Nothing better can come out of this meeting of law enforcement officers than a rededication to the spirit of fair play and decency that should animate the federal prosecutor. Your positions are of such independence and importance that while you are being diligent, strict, and vigorous in law enforcement you can also afford to be just. Although the government technically loses its case, it has really won if justice has been done. The lawyer in public office is justified in seeking to leave behind him a good record. But he must remember that his most alert and severe, but just, judges will be the members of his own profession, and that lawyers rest their good opinion of each other not merely on results accomplished but on the quality of the performance. Reputation has been called "the shadow cast by one's daily life." Any prosecutor who risks his day-to-day professional name for fair dealing to build up statistics of success has a perverted sense of practical values, as well as defects of character. Whether one seeks promotion to a. judgeship, as many prosecutors rightly do, or whether he returns to private practice, he can have no better asset than to have his profession recognize that his attitude toward those who feel his power has been dispassionate, reasonable and just.
The federal prosecutor has now been prohibited from engaging in political activities. I am convinced that a good-faith acceptance of the spirit and letter of that doctrine will relieve many district attorneys from the embarrassment of what have heretofore been regarded as legitimate expectations of political service. There can also be no doubt that to be closely identified with the intrigue, the money raising, and the machinery of a particular party or faction may present a prosecuting officer with embarrassing alignments and associations. I think the Hatch Act should be utilized by federal prosecutors as a protection against demands on their time and their prestige to participate in the operation of the machinery of practical politics.
There is a most important reason why the prosecutor should have, as nearly as possible, a detached and impartial view of all groups in his community. Law enforcement is not automatic. It isn't blind. One of the greatest difficulties of the position of prosecutor is that he must pick his cases, because no prosecutor can even investigate all of the eases in which he receives complaints. If the department of justice were to make even a pretense of reaching every probable violation of federal law, ten times its present staff would be inadequate.

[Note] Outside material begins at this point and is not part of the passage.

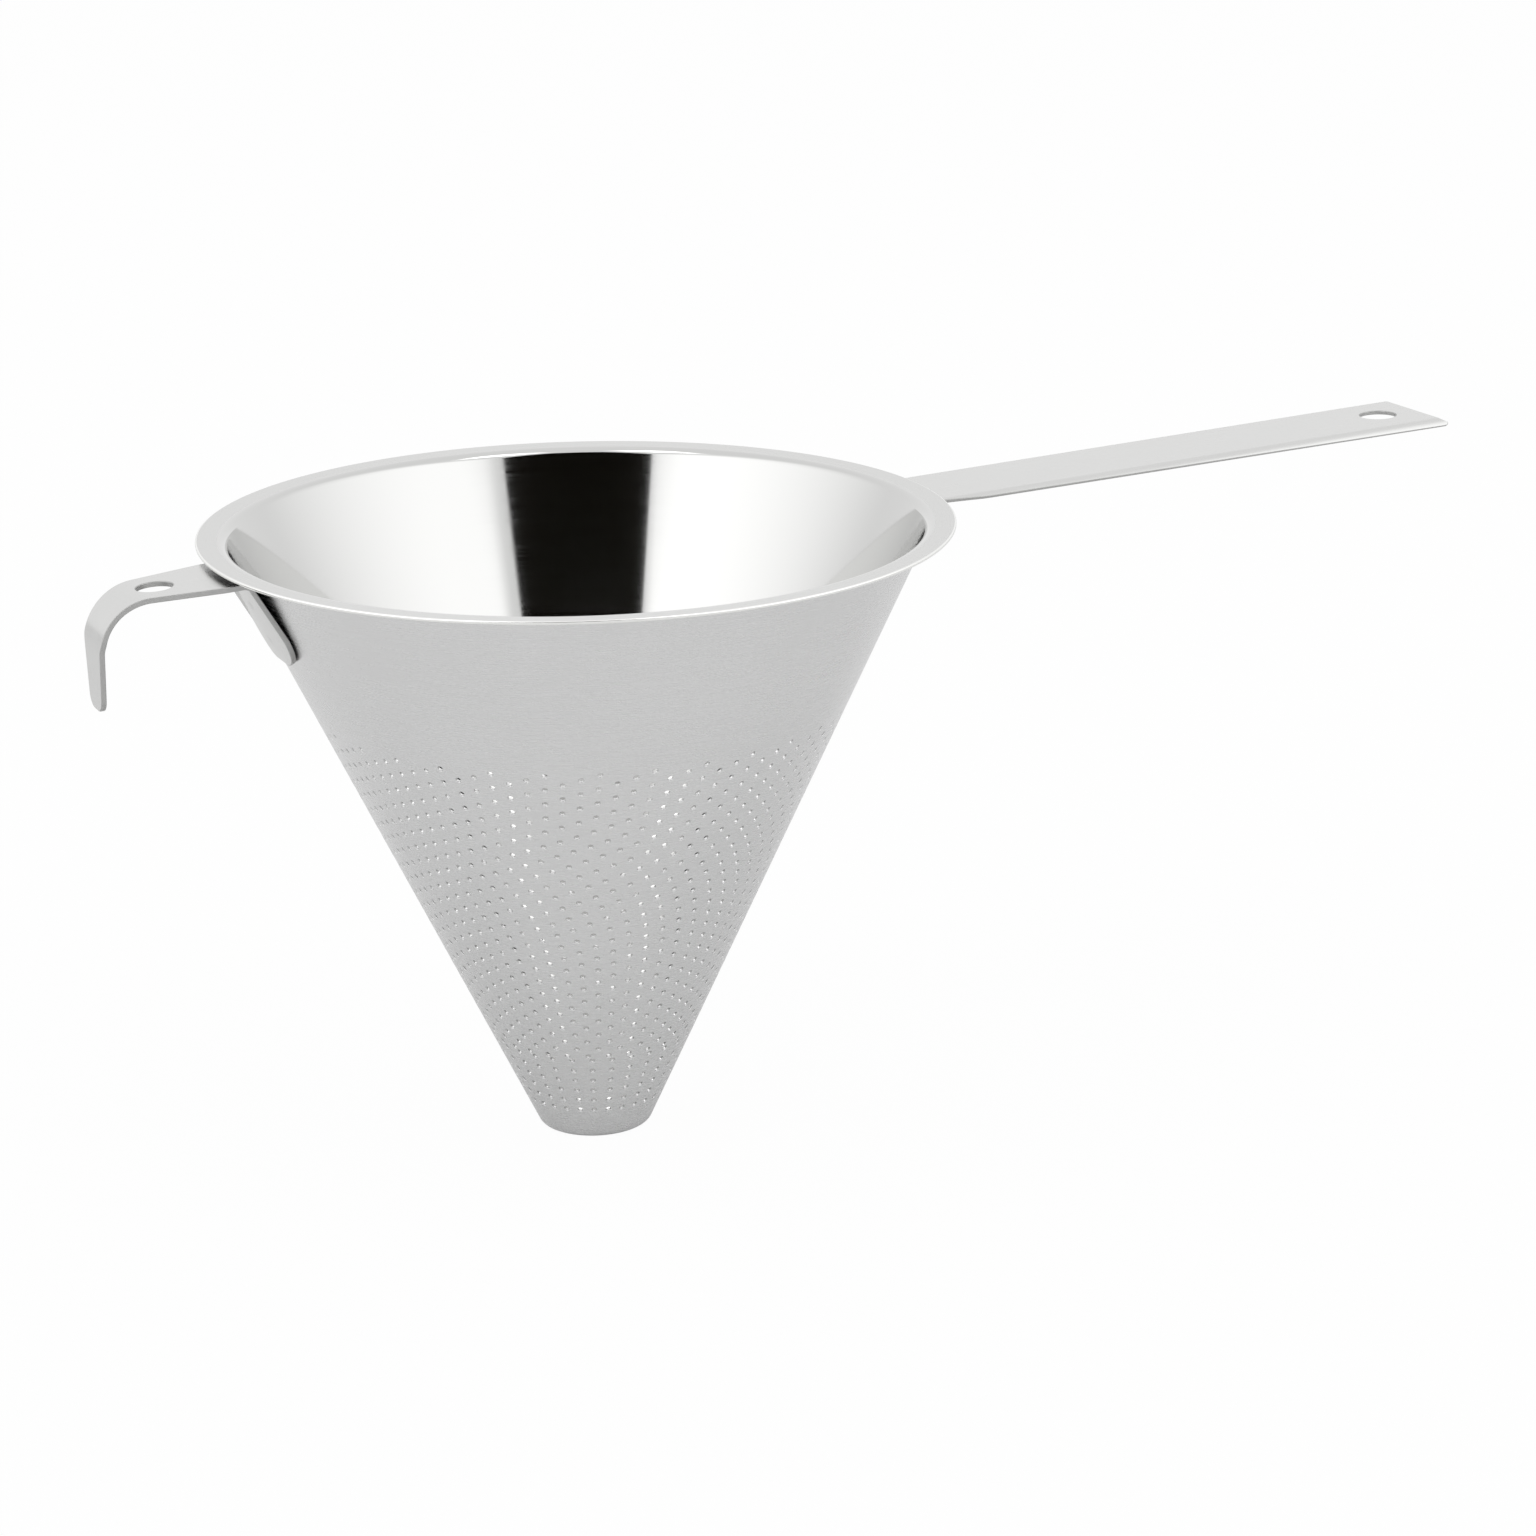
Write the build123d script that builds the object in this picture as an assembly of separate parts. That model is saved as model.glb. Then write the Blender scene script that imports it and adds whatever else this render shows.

We know that no local police force can strictly enforce the traffic laws, or it would arrest half the driving population on any given morning, What every prosecutor is practically required to do is to select the cases for prosecution and to select those in which the offense is the most flagrant, the public harm the greatest, and the proof the most certain.
If the prosecutor is obliged to choose his cases, it follows that he can choose his defendants. Therein is the most dangerous power of the prosecutor: that he will pick people that he thinks he should get, rather than pick cases that need to be prosecuted. With the law books filled with a great assortment of crimes, a prosecutor stands a fair chance of finding at least a technical violation of some act on the part of almost anyone. In such a case, it is not a question of discovering the commission of a crime and then looking for the man who has committed it, it is a question of picking the man and then searching the law books, or putting investigators to work, to pin some offense on him. It is in this realm-in which the prosecutor picks some person whom he dislikes or desires to embarrass, or selects some group of unpopular persons and then looks for an offense, that the greatest danger of abuse of prosecuting power lies. It is here that law enforcement becomes personal, and the real crime becomes that of being unpopular with the predominant or governing group, being attached to the wrong political views, or being personally obnoxious to or in the way of the prosecutor himself.